JULIE HYMAN: We were just talking about what's happening with the airline industry. As part of that, of course, the big question, will business travel come back? So now we want to talk about our call of the day that has to do with a maker of those business jets. That is General Dynamics. And the analyst is Cai Von Rumohr. He is Cowen managing director and senior research analyst. Cai, it's good to see you. Looking at General Dynamics, which makes the Gulfstream, you're looking at a comeback in demand for these planes. Talk us through that thesis, first of all.
CAI VON RUMOHR: OK, well, you know, this has been a funny industry. You know, demand was essentially stagnant for a little over 10 years. And I think a couple of things changed. One was the COVID. COVID basically encouraged people to want the safety and convenience of not flying commercial air travel. And secondly, the number of high net worth individuals increased. So we've had a real pickup in demand.
And you've seen that most pronounced in terms of the pre-owneds available for sale have declined from a year ago. They were 7 and 1/2% of the fleet. Now it's down to 3.2%. That's really an unprecedented low. Every month, it goes lower. Departures are up there now above 2019 levels. Manufacturers' book to bills have all been well over 1 in both the second and third quarter. The manufacturers are talking about stronger pricing. So, really, you know, this has been a stronger cycle than they've seen since any time since 2007.
BRIAN SOZZI: Cai, is General Dynamics working on any new jets? And if they are, what are the margins on those?
CAI VON RUMOHR: So they basically have announced three new products, the G-700 and 800 that will get-- replace the 650 at the top end of the market. They should have very good margins because they are basically based on a 650 fuselage. The margins tend to be a little bit lower at the front end because you-- they level price and then you come down the learning curve. But the margin should be good there. And they've announced something called the G-400, which is a shortened derivative of the G-500, which will go into the $35 million niche.
When you shorten a plane, the margins probably are a little bit lower. But the attractive thing about the G-400 is that that's a niche where the two competitors have old products. So they're very-- and they have no product today. So they're very likely to have pretty good share gains.
BRIAN CHEUNG: Hey, Cai, it's Brian Cheung here. I want to ask about a downside scenario that you listed in your note, which is supply chain headwinds worsen. And this is, indeed, a very forefront concern. When it comes to the stream for parts for these types of products, what types of difficulties have you seen through 2021? And do you expect to see any of those remain headwinds in 2022?
CAI VON RUMOHR: That's hard to say. I mean, so far, there's been-- that hasn't been a major problem. I think getting labor has been something of an issue, but that's kind of a generic issue, I would say, for biz jets, for commercial aircraft, for, you know, for defense producers.

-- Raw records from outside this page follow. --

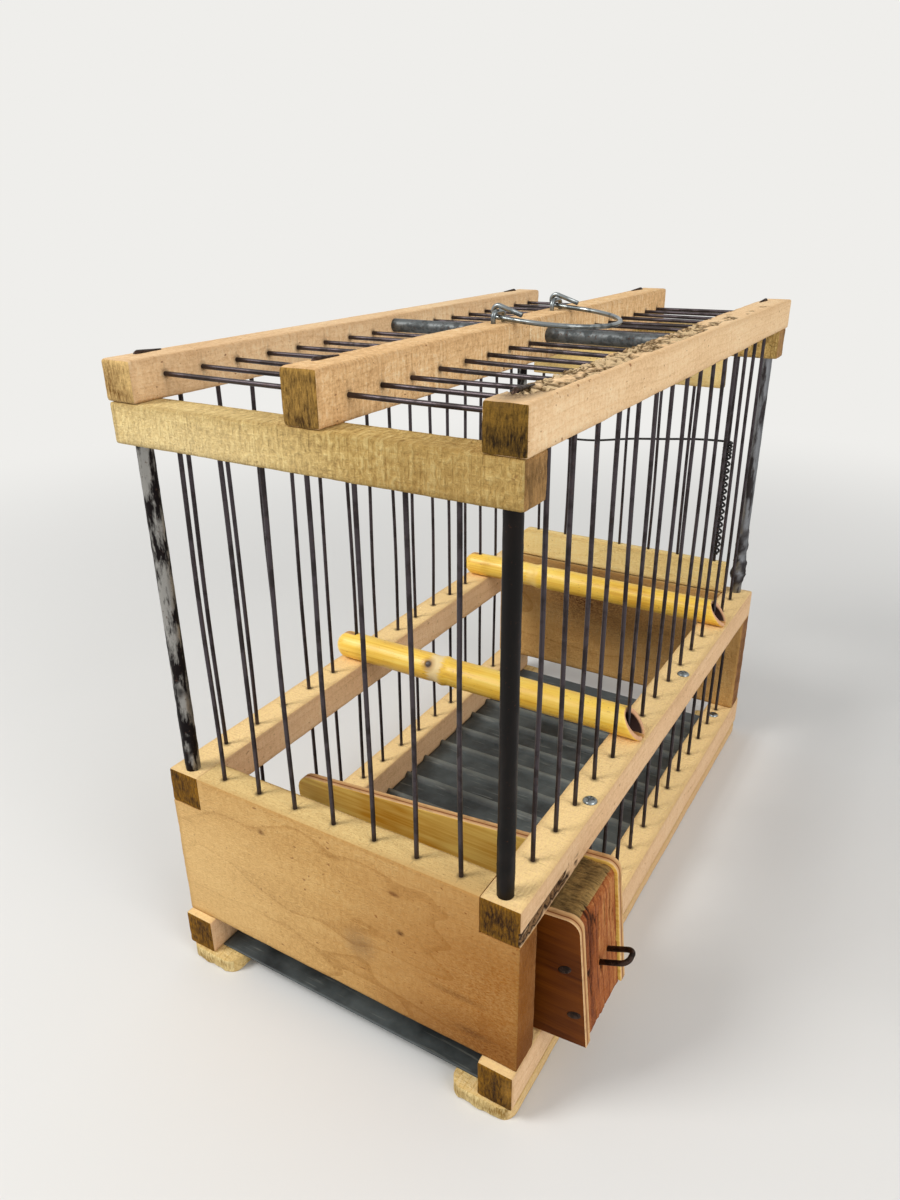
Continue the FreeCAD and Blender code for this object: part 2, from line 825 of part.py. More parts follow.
def biarc(start, start_heading, end, end_heading):
    """Two arcs that join two points and leave each along its heading."""
    chord = end.sub(start)
    both = start_heading.add(end_heading)
    cosine = start_heading.dot(end_heading)
    b = chord.dot(both)
    a = 2 * (1 - cosine)
    if a < 1e-9:
        reach = chord.dot(chord) / (2 * b)
    else:
        reach = (-b + math.sqrt(b * b + a * chord.dot(chord))) / a
    first = start.add(start_heading * reach)
    second = end.sub(end_heading * reach)
    joint = first.add(second) * 0.5
    arcs = []
    for p, corner, q in ((start, first, joint), (joint, second, end)):
        turn = corner.sub(p).getAngle(q.sub(corner))
        share = math.cos(turn / 2) / (1 + math.cos(turn / 2))
        middle = p.add(q) * 0.5
        arcs.append(Part.Arc(p, middle.add(corner.sub(middle) * share), q).toShape())
    return arcs


def door_cross_wire():
    """Wire hooked round the first door wire, run across the others and wound down the pivot wire."""
    first_x = door_wire_places[0]
    turns = coil_tight_turns + coil_wide_turns
    high = board_top + door_gap + door_bar_height + coil_foot_gap + coil_drop(turns)
    low = high - cross_wire_sag
    outer = door_y + coil_radius
    inner = door_y - coil_radius
    tail = 2 * cross_wire_radius
    start = V(first_x + tail, inner, low)
    hook_start = V(first_x, inner, low)
    hook_side = V(first_x - coil_radius, door_y, low)
    hook_end = V(first_x, outer, low)
    run_start = V(first_x + tail, outer, low)
    coil_start = V(pivot_x, outer, high)
    edges = [
        Part.LineSegment(start, hook_start).toShape(),
        Part.Arc(hook_start, hook_side, hook_end).toShape(),
        Part.LineSegment(hook_end, run_start).toShape(),
    ]
    ahead = V(1, 0, 0)
    edges.extend(biarc(run_start, ahead, coil_start, ahead))
    quarters = 4 * turns
    for quarter in range(quarters):
        here, heading = coil_point(quarter / 4, high)
        there, next_heading = coil_point((quarter + 1) / 4, high)
        edges.extend(biarc(here, heading, there, next_heading))
    end, heading = coil_point(quarters / 4, high)
    edges.append(Part.LineSegment(end, end.add(heading * tail)).toShape())
    print("coil: least gap to itself", round(coil_gap(high), 2), "mm; wanted over", coil_least_gap)
    profile = wire_profile(start, V(-1, 0, 0), cross_wire_radius)
    return swept(edges, profile)


def coil_gap(top):
    """Least clear space between turns, on points 12 to a turn, against the wire that comes in too."""
    per_turn = 12
    total = per_turn * (coil_tight_turns + coil_wide_turns)
    points = [coil_point(step / per_turn, top)[0] for step in range(total + 1)]
    outer = door_y + coil_radius
    lead = [V(pivot_x - coil_radius * step / 4, outer, top) for step in range(1, 5)]
    least = points[0].distanceToPoint(points[-1])
    for i, point in enumerate(points):
        for other in points[i + per_turn // 2:]:
            least = min(least, point.distanceToPoint(other))
        if i > per_turn // 2:
            least = min([least] + [point.distanceToPoint(other) for other in lead])
    return least - 2 * cross_wire_radius


# Perches
def perch(y):
    """Hollow cane with one node, slotted at the left to straddle its wire and cut slanting at the right."""
    z = board_top + cane_lift + cane_radius
    left = -half_width - cane_left_overhang
    right = half_width - cane_right_setback
    node = left + cane_node_place
    half = cane_node_width / 2
    top = cane_radius + cane_node_bulge
    points = [V(left, 0, 0), V(left, 0, cane_radius), V(node - half, 0, cane_radius), V(node, 0, top)]
    points += [V(node + half, 0, cane_radius), V(right, 0, cane_radius), V(right, 0, 0), V(left, 0, 0)]
    cane = Part.Face(Part.makePolygon(points)).revolve(V(0, 0, 0), V(1, 0, 0), 360)
    wall = cane_node_wall / 2
    cane = cane.cut(rod(V(left - overrun, 0, 0), V(node - wall, 0, 0), cane_bore_radius))
    cane = cane.cut(rod(V(node + wall, 0, 0), V(right + overrun, 0, 0), cane_bore_radius))
    cane.translate(V(0, y, z))
    cuts = [perch_slot(-1, left, y, z), perch_slot(1, right, y, z), slant_cut(right, y, z)]
    return cane.cut(cuts)


def perch_slot(side, tip, y, z):
    """Sawn slot from the end of the cane to just past the wire that it straddles."""
    half = wire_radius + cane_slot_clearance
    reach = cane_radius + overrun
    xs = sorted((side * (side_wire_x - half), tip + side * overrun))
    return block(V(xs[0], y - half, z - reach), V(xs[1], y + half, z + reach))


def slant_cut(right, y, z):
    """Slanting cut that takes more off the top of the cane than off its bottom."""
    rise = 2 * cane_radius
    run = rise * math.tan(math.radians(cane_cut_slope))
    low = V(right, y - 2 * cane_radius, z - cane_radius)
    high = V(right - run, y - 2 * cane_radius, z + cane_radius)
    up = high.sub(low)
    ring = [low.sub(up), high.add(up), V(right + 2 * rise, high.y, high.add(up).z)]
    ring.append(V(right + 2 * rise, low.y, low.sub(up).z))
    ring.append(ring[0])
    return Part.Face(Part.makePolygon(ring)).extrude(V(0, 4 * cane_radius, 0))


# Carrying handle
def handle_places():
    return (handle_centre - handle_spacing / 2, handle_centre + handle_spacing / 2)


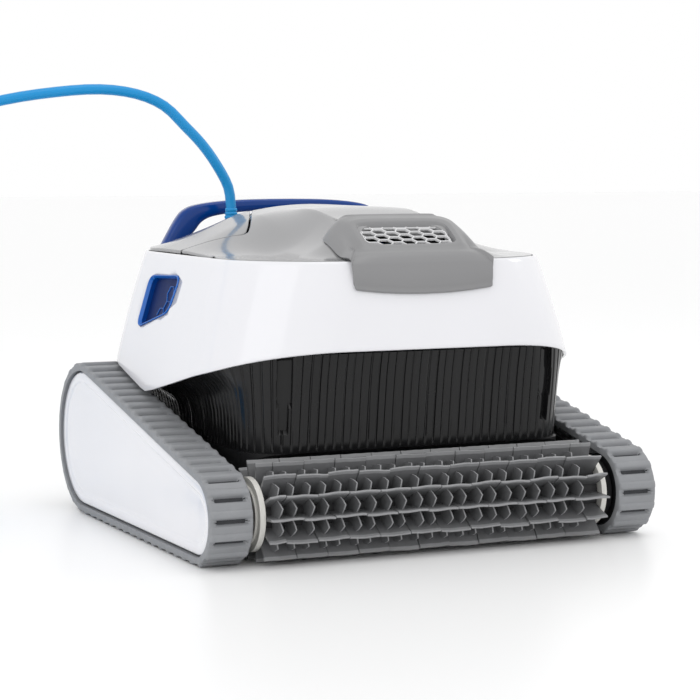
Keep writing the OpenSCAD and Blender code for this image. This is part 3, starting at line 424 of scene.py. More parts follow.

So it's a risk, but, you know, there's no reason to think it's a bigger risk for General Dynamics.
Now, there is one point in terms of their deliveries in 2022 are only going to be up modestly over this year. And you'd ask why if demand is so strong. And the reason is that they had the final delivery of an older product, the G-550. Most of those this year, there'll be-- those will-- there will be none pretty much next year.
And they also delivered five or six flight test vehicles of the G-500 and 600. And those were produced in prior years. So that in COVID, they kind of took the production rate down. And now they're gating it up. But the number of planes being delivered this year is basically above what their production rate has been. But then '23 should be a much stronger year in terms of deliveries.
JULIE HYMAN: Cai, we're going to keep an eye on General Dynamics. Thank you so much for being here. Appreciate it. Cai Von Rumohr is Cowen managing director and senior research analyst. Appreciate it.